Some guy in Kansas registered the domain name clinton.democrat before Rightside’s new gTLD went into general availability today.
It’s one of 38 .democrat domain names in today’s zone file — a mixture of trademark protections registered during the sunrise period and names sold during a three-week landrush.
Judging by the registration date, the name clinton.democrat appears to have been registered during landrush, one of only a small handful currently in the zone file.
The Whois record for the domain lists one Jared Mollenkamp of “Politically Correct Personal Computers” in Topeka, Kansas as the registrant.

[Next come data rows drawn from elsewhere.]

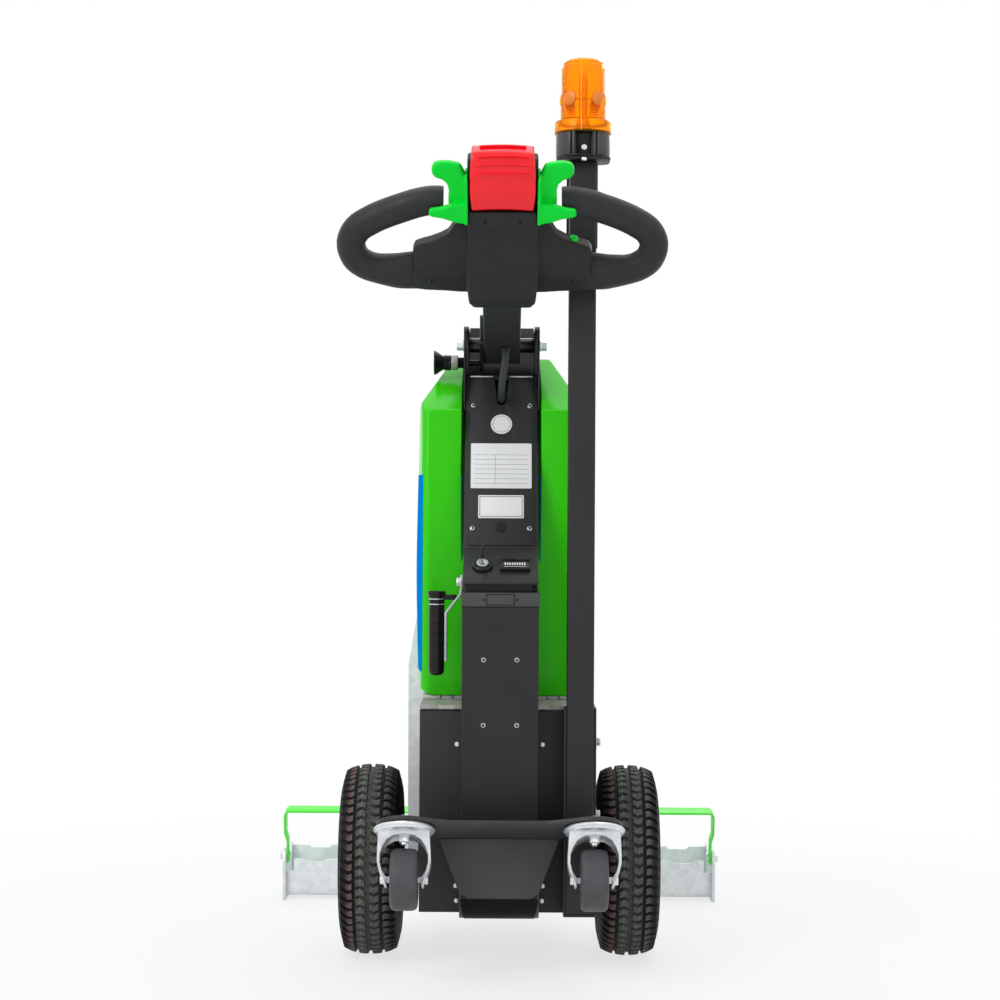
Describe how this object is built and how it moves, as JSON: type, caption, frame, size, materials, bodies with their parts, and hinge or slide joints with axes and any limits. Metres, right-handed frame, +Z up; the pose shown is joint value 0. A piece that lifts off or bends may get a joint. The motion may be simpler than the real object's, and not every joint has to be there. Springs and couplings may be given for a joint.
{
  "type": "electric tow tug",
  "caption": "Walk-behind battery tow tug with a tilting tiller head, drive wheels, castors, a beacon mast, and a low coupling channel with a swinging bail.",
  "frame": {"origin": "middle of the tug's width and length, on the floor", "axes": "+X to the operator's right, +Y ahead towards the load, +Z up"},
  "size_m": [0.684, 0.8455, 1.203],
  "materials": {
    "frame_black": "fine-textured black powder coat",
    "hood_green": "bright green moulded plastic",
    "bail_green": "light green powder coat",
    "wing_green": "emerald green plastic",
    "galvanised": "galvanised sheet",
    "zinc": "bright zinc plate",
    "strip_white": "white strip",
    "red_plastic": "red plastic",
    "black_plastic": "black moulded plastic",
    "grip_rubber": "soft black grip",
    "amber_lens": "amber ribbed lens",
    "tyre": "dark grey rubber",
    "rim_grey": "grey painted pressed steel",
    "castor_grey": "grey rubber wheel",
    "cable": "grey-black cable jacket",
    "battery": null,
    "drive": "motor and gearbox, not seen"
  },
  "bodies": {
    "chassis": {"chassis_frame": "frame_black", "chassis_top_plate": "galvanised", "hood_base_strip": "strip_white", "hood": "hood_green", "battery_block": "battery", "drive_unit": "drive", "front_plate": "galvanised", "lower_rear_cover": "frame_black", "castor_plate": "frame_black", "lower_column": "frame_black", "console": "frame_black", "upper_column": "frame_black", "column_cover_plate": "frame_black", "tiller_yoke": "frame_black", "tiller_pivot_bolt": "zinc", "index_plunger": "black_plastic", "key_switch": "black_plastic", "battery_gauge": "black_plastic", "lamp_strap": "frame_black", "hand_lamp": "black_plastic", "mast_pole": "frame_black", "mast_channel": "frame_black", "beacon_bracket": "frame_black", "beacon_base": "black_plastic", "beacon_lens": "amber_lens", "beam_arms": "galvanised", "coupling_channel": "galvanised", "beam_end_plates": "galvanised", "bail_pins": "zinc", "tiller_cable": "cable", "castor_kingpins": "zinc"},
    "drive_wheel_right": {"drive_tyre_right": "tyre", "drive_rim_right": "rim_grey", "half_shaft_right": "zinc"},
    "drive_wheel_left": {"drive_tyre_left": "tyre", "drive_rim_left": "rim_grey", "half_shaft_left": "zinc"},
    "castor_swivel_right": {"castor_fork_right": "zinc"},
    "castor_swivel_left": {"castor_fork_left": "zinc"},
    "castor_roller_right": {"castor_wheel_right": "castor_grey"},
    "castor_roller_left": {"castor_wheel_left": "castor_grey"},
    "tiller": {"tiller_tube": "frame_black", "pivot_sleeve": "frame_black", "index_sector": "frame_black", "tiller_head": "black_plastic", "belly_button": "red_plastic", "throttle_wings": "wing_green", "horn_button": "wing_green", "hand_grip_right": "grip_rubber", "hand_grip_left": "grip_rubber"},
    "bail": {"bail": "bail_green"}
  },
  "joints": [
    {"name": "drive_wheel_right_spin", "type": "hinge", "parent": "chassis", "child": "drive_wheel_right", "pos_m": [0.17525, -0.078, 0.13], "axis": [1, 0, 0], "continuous": true},
    {"name": "drive_wheel_left_spin", "type": "hinge", "parent": "chassis", "child": "drive_wheel_left", "pos_m": [-0.17525, -0.078, 0.13], "axis": [1, 0, 0], "continuous": true},
    {"name": "castor_right_swivel", "type": "hinge", "parent": "chassis", "child": "castor_swivel_right", "pos_m": [0.121, -0.31499, 0.20892], "axis": [0, 0.3907, 0.9205], "continuous": true},
    {"name": "castor_right_spin", "type": "hinge", "parent": "castor_swivel_right", "child": "castor_roller_right", "pos_m": [0.121, -0.3162, 0.14208], "axis": [1, 0, 0], "continuous": true},
    {"name": "castor_left_swivel", "type": "hinge", "parent": "chassis", "child": "castor_swivel_left", "pos_m": [-0.121, -0.31499, 0.20892], "axis": [0, 0.3907, 0.9205], "continuous": true},
    {"name": "castor_left_spin", "type": "hinge", "parent": "castor_swivel_left", "child": "castor_roller_left", "pos_m": [-0.121, -0.3162, 0.14208], "axis": [1, 0, 0], "continuous": true},
    {"name": "tiller_tilt", "type": "hinge", "parent": "chassis", "child": "tiller", "pos_m": [0, -0.088, 0.839], "axis": [-1, 0, 0], "range_deg": [-45, 0], "deforming": ["tiller_cable"]},
    {"name": "bail_swing", "type": "hinge", "parent": "chassis", "child": "bail", "pos_m": [0, 0.32, 0.068], "axis": [-1, 0, 0], "range_deg": [0, 70]}
  ]
}
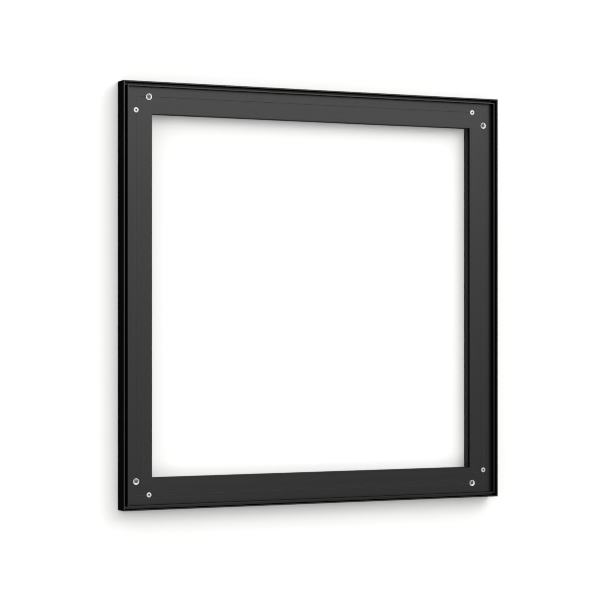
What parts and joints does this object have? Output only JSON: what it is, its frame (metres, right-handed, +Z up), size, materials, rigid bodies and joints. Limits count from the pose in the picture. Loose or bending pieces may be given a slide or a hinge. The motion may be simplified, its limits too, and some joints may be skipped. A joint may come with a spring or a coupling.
{
  "type": "floating wall frame",
  "caption": "Square black aluminium floating frame of mitred rails with a narrow edge groove, a recessed front plate, corner fasteners and sliding keyhole hangers in a rear slot.",
  "frame": {"origin": "centre of the square frame on the wall plane, which the bumpers rest against", "axes": "+X right as seen from the front, +Y into the wall, +Z up"},
  "size_m": [0.5, 0.021, 0.5],
  "materials": {
    "black_anodised": "satin black anodised extrusion",
    "bracket_alloy": "mill finish, sawn and drilled",
    "bush_zinc": "turned, bright zinc plated",
    "screw_steel": "blue zinc passivated",
    "screw_zinc": "satin nickel plated",
    "bumper_rubber": "soft black moulded rubber",
    "hanger_steel": "galvanised steel strip",
    "black_oxide_steel": "black oxide"
  },
  "bodies": {
    "frame": {"rail_top": "black_anodised", "rail_right": "black_anodised", "rail_bottom": "black_anodised", "rail_left": "black_anodised", "bracket_top_left": "bracket_alloy", "bracket_top_right": "bracket_alloy", "bracket_bottom_right": "bracket_alloy", "bracket_bottom_left": "bracket_alloy", "draw_bush_top_left": "bush_zinc", "draw_bush_top_right": "bush_zinc", "draw_bush_bottom_right": "bush_zinc", "draw_bush_bottom_left": "bush_zinc", "fixing_screw_top_left": "screw_zinc", "fixing_screw_top_right": "screw_zinc", "fixing_screw_bottom_right": "screw_zinc", "fixing_screw_bottom_left": "screw_zinc", "bumper_top_left": "bumper_rubber", "bumper_top_right": "bumper_rubber", "bumper_bottom_right": "bumper_rubber", "bumper_bottom_left": "bumper_rubber"},
    "hanger_left": {"hanger_left": "hanger_steel"},
    "hanger_right": {"hanger_right": "hanger_steel"},
    "hanger_screw_left": {"hanger_screw_left": "black_oxide_steel"},
    "hanger_screw_right": {"hanger_screw_right": "black_oxide_steel"},
    "draw_screw_top_left": {"draw_screw_top_left": "screw_steel"},
    "draw_screw_top_right": {"draw_screw_top_right": "screw_steel"},
    "draw_screw_bottom_right": {"draw_screw_bottom_right": "screw_steel"},
    "draw_screw_bottom_left": {"draw_screw_bottom_left": "screw_steel"}
  },
  "joints": [
    {"name": "hanger_left_slide", "type": "slide", "parent": "frame", "child": "hanger_left", "axis": [1, 0, 0], "range_m": [-0.045, 0.101]},
    {"name": "hanger_right_slide", "type": "slide", "parent": "frame", "child": "hanger_right", "axis": [1, 0, 0], "range_m": [-0.101, 0.045]},
    {"name": "hanger_screw_left_turn", "type": "hinge", "parent": "hanger_left", "child": "hanger_screw_left", "pos_m": [-0.14, -0.003, 0.2325], "axis": [0, 1, 0], "range_deg": [-100, 260]},
    {"name": "hanger_screw_right_turn", "type": "hinge", "parent": "hanger_right", "child": "hanger_screw_right", "pos_m": [0.14, -0.003, 0.2325], "axis": [0, 1, 0], "range_deg": [-100, 260]},
    {"name": "draw_screw_top_left_turn", "type": "hinge", "parent": "frame", "child": "draw_screw_top_left", "pos_m": [-0.2165, -0.0138, 0.2325], "axis": [0, -1, 0], "range_deg": [0, 450]},
    {"name": "draw_screw_top_right_turn", "type": "hinge", "parent": "frame", "child": "draw_screw_top_right", "pos_m": [0.2325, -0.0138, 0.2165], "axis": [0, -1, 0], "range_deg": [0, 450]},
    {"name": "draw_screw_bottom_right_turn", "type": "hinge", "parent": "frame", "child": "draw_screw_bottom_right", "pos_m": [0.2165, -0.0138, -0.2325], "axis": [0, -1, 0], "range_deg": [0, 450]},
    {"name": "draw_screw_bottom_left_turn", "type": "hinge", "parent": "frame", "child": "draw_screw_bottom_left", "pos_m": [-0.2325, -0.0138, -0.2165], "axis": [0, -1, 0], "range_deg": [0, 450]}
  ]
}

While the email address appears to be protected by Whois privacy, a quick Google reveals that a genuine individual by that name lives in Topeka and is involved in PC enthusiast groups.
Quite why he wants clinton.democrat is not clear. There are many reasons the registration could be completely legit.
It seems to be the only personal name of a politician registered prior to .democrat going to general availability.
The Clintons — Bill and now Hillary, who is tipped for a 2016 run at the presidency — are of course one of the most famous Democratic dynasties, probably second only to the Kennedys.
The string “clinton” has been registered in 22 new gTLDs so far, including clinton.center, clinton.watch and clinton.sexy.
Rightside does not have any special mechanism in place to protect the names of politicians, though it has published a policy that prevents registrants using its gTLDs to mock its own employees.
Public figures generally do not have trademark protection for their personal names, and as such have been ripe for cybersquatting and other types of mischief over the years.